According to Kelkar Committee Report the fertilizer subsidy bill for fiscal year 2012-13 is expected to increase by Rs 10,000 crore in respect of the budgeted estimates. The Government has to take reform action immediately to curb this increase in subsidy bill. 
In current financial year FY 2012-13 the subsidy bill would reach to Rs 70,974 crore while it was estimated as Rs 60,974 crore in the budget. The cost of importing diamonium phosphate is Rs51,000 per tonne, while it is supplied to farmers at Rs9,300 per tonne. In case of urea, as against the import cost of Rs22,000 per tonne, the government is supplying to farmers at Rs4,830 per tonne.

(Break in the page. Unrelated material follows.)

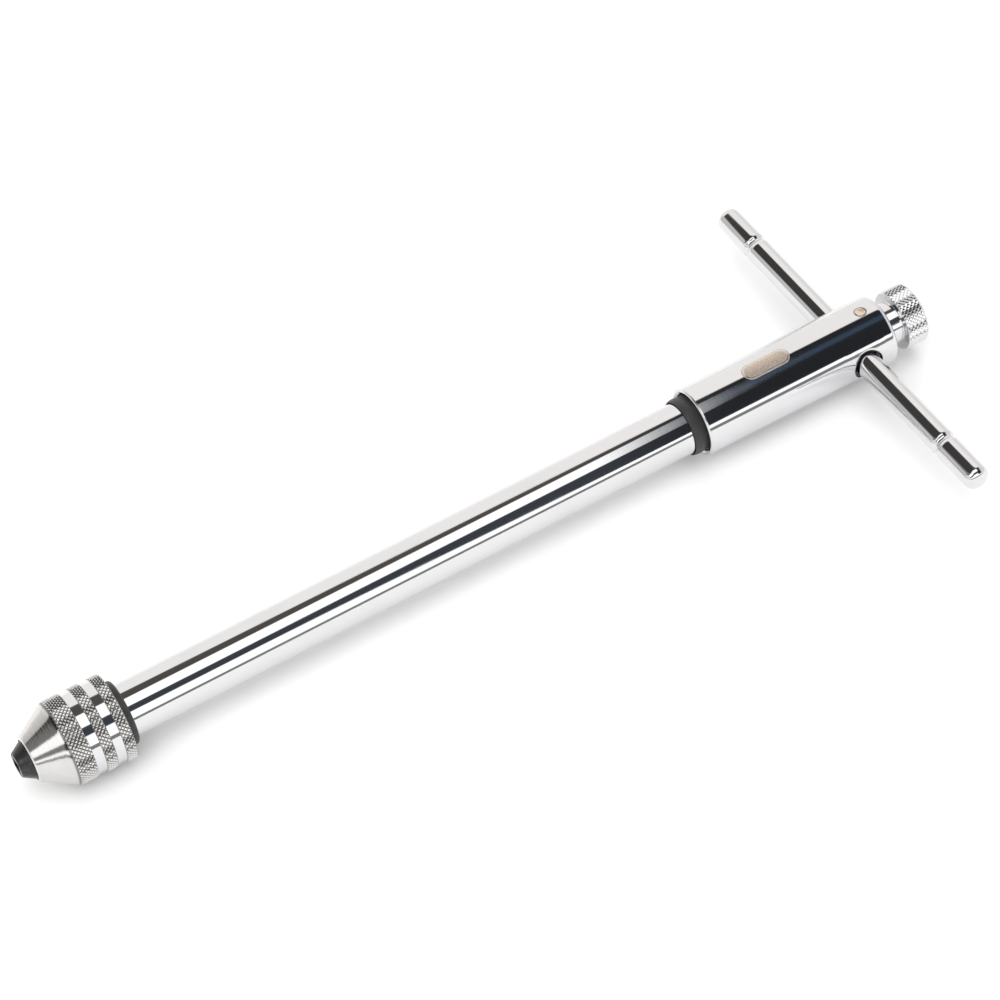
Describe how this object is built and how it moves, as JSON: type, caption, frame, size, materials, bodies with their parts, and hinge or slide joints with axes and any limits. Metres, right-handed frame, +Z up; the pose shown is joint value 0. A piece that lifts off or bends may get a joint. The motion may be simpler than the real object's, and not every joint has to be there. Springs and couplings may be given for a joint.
{
  "type": "tap wrench",
  "caption": "Long-reach ratchet tap wrench: two-jaw chuck with a knurled cap, long tube, ratchet head with a sliding T-bar and a knurled selector knob.",
  "frame": {"origin": "bottom centre of the bounding box, with the tool lying down on its chuck cap", "axes": "+X along the tool from the chuck to the selector knob, +Y along the T-bar, +Z up"},
  "size_m": [0.3, 0.1344, 0.026],
  "materials": {
    "chrome": "bright polished chrome plate",
    "satin_nickel": "turned and knurled, satin nickel plate",
    "black_oxide": "blackened hardened steel",
    "black_rubber": "matt black rubber",
    "tool_steel": "plain machined steel",
    "spring_steel": "spring steel wire and strip",
    "brass": "plain machined brass"
  },
  "bodies": {
    "head": {"head_body": "chrome", "head_bush": "brass", "retaining_ring": "spring_steel", "pawl_pin_a": "tool_steel", "pawl_pin_b": "tool_steel", "pawl_spring_a": "spring_steel", "pawl_spring_b": "spring_steel", "selector_pin": "brass", "bar_detent_ball": "tool_steel", "bar_detent_spring": "spring_steel", "bar_detent_plug": "brass", "bar_seal_left": "black_rubber", "bar_seal_right": "black_rubber"},
    "bar": {"t_bar": "chrome"},
    "selector": {"selector_knob": "chrome", "selector_stem": "tool_steel", "selector_detent_ball": "tool_steel", "selector_detent_spring": "spring_steel"},
    "pawl_upper": {"pawl_a": "tool_steel"},
    "pawl_lower": {"pawl_b": "tool_steel"},
    "shank": {"extension_tube": "chrome", "chuck_body": "tool_steel", "chuck_pin": "tool_steel", "spindle": "tool_steel", "spindle_pin": "tool_steel", "ratchet_wheel": "tool_steel", "wheel_circlip": "spring_steel", "dust_seal": "black_rubber"},
    "ring": {"cap_ring": "black_rubber"},
    "cap": {"chuck_cap": "satin_nickel"},
    "jaw_upper": {"jaw_left": "black_oxide", "jaw_spring": "spring_steel"},
    "jaw_lower": {"jaw_right": "black_oxide"}
  },
  "joints": [
    {"name": "bar_slide", "type": "slide", "parent": "head", "child": "bar", "axis": [0, 1, 0], "range_m": [-0.0422, 0.0571]},
    {"name": "ratchet_turn", "type": "hinge", "parent": "head", "child": "shank", "pos_m": [0.08, 0, 0.013], "axis": [1, 0, 0], "continuous": true},
    {"name": "selector_turn", "type": "hinge", "parent": "head", "child": "selector", "pos_m": [0.146, 0, 0.013], "axis": [1, 0, 0], "range_deg": [-15, 15]},
    {"name": "pawl_upper_rock", "type": "hinge", "parent": "head", "child": "pawl_upper", "pos_m": [0.0944, -0.00485, 0.01853], "axis": [1, 0, 0], "range_deg": [-12, 12]},
    {"name": "pawl_lower_rock", "type": "hinge", "parent": "head", "child": "pawl_lower", "pos_m": [0.0944, -0.00485, 0.00747], "axis": [1, 0, 0], "range_deg": [-12, 12]},
    {"name": "cap_advance", "type": "slide", "parent": "shank", "child": "ring", "axis": [-1, 0, 0], "range_m": [-0.00054, 0.00272]},
    {"name": "cap_turn", "type": "hinge", "parent": "ring", "child": "cap", "pos_m": [-0.133, 0, 0.013], "axis": [-1, 0, 0], "range_deg": [-130, 655]},
    {"name": "jaw_upper_slide", "type": "slide", "parent": "shank", "child": "jaw_upper", "axis": [0, -0.7071, 0.7071], "range_m": [-0.0002, 0.001]},
    {"name": "jaw_lower_slide", "type": "slide", "parent": "shank", "child": "jaw_lower", "axis": [0, 0.7071, -0.7071], "range_m": [-0.0002, 0.001]}
  ],
  "couplings": [
    {"joint": "pawl_upper_rock", "follows": "selector_turn", "ratio": -0.8},
    {"joint": "pawl_lower_rock", "follows": "selector_turn", "ratio": -0.8},
    {"joint": "cap_turn", "follows": "cap_advance", "rad_per_m": 4188.8},
    {"joint": "jaw_upper_slide", "follows": "cap_advance", "ratio": 0.36397},
    {"joint": "jaw_lower_slide", "follows": "cap_advance", "ratio": 0.36397}
  ]
}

The overall subsidy bill consumed  nearly Rs 2 lakh crore is unsustainable for the country as it puts pressure on the rising fiscal deficit of the country. Government is taking measures to put a cap on the subsidy bill like recent increase in the prices of LPG, diesel etc.
Moreover, subsidy reductions on non-urea fertilizers, including diammonium phosphate (DAP) and muriate of potash (MoP), would ensure the total fertilizer subsidy bill is capped around the Rs60,974 crore that has been budgeted for 2012-13. 
It is believed that subsidies are necessary to provide a safety net to poor and vulnerable sections of the population, therefore, no one is opposing them food or fertilizer subsidy in the country. 
However, if that much of subsidy is provided, it must also be ensured that it reaches the designated section and is not becomes one more tool of corruption. In order to ensure that beneficiary of food subsidy remain the poor one and plug the pilferage of food grains from the PDS, government is considering a coupon system by which it will directly transfer the cash to the poor. 
Thus, the reforms in pipeline are moves in the right direction, but they must come out of pipe now as country urgently needs a new set of reforms to put it back on the path of high growth.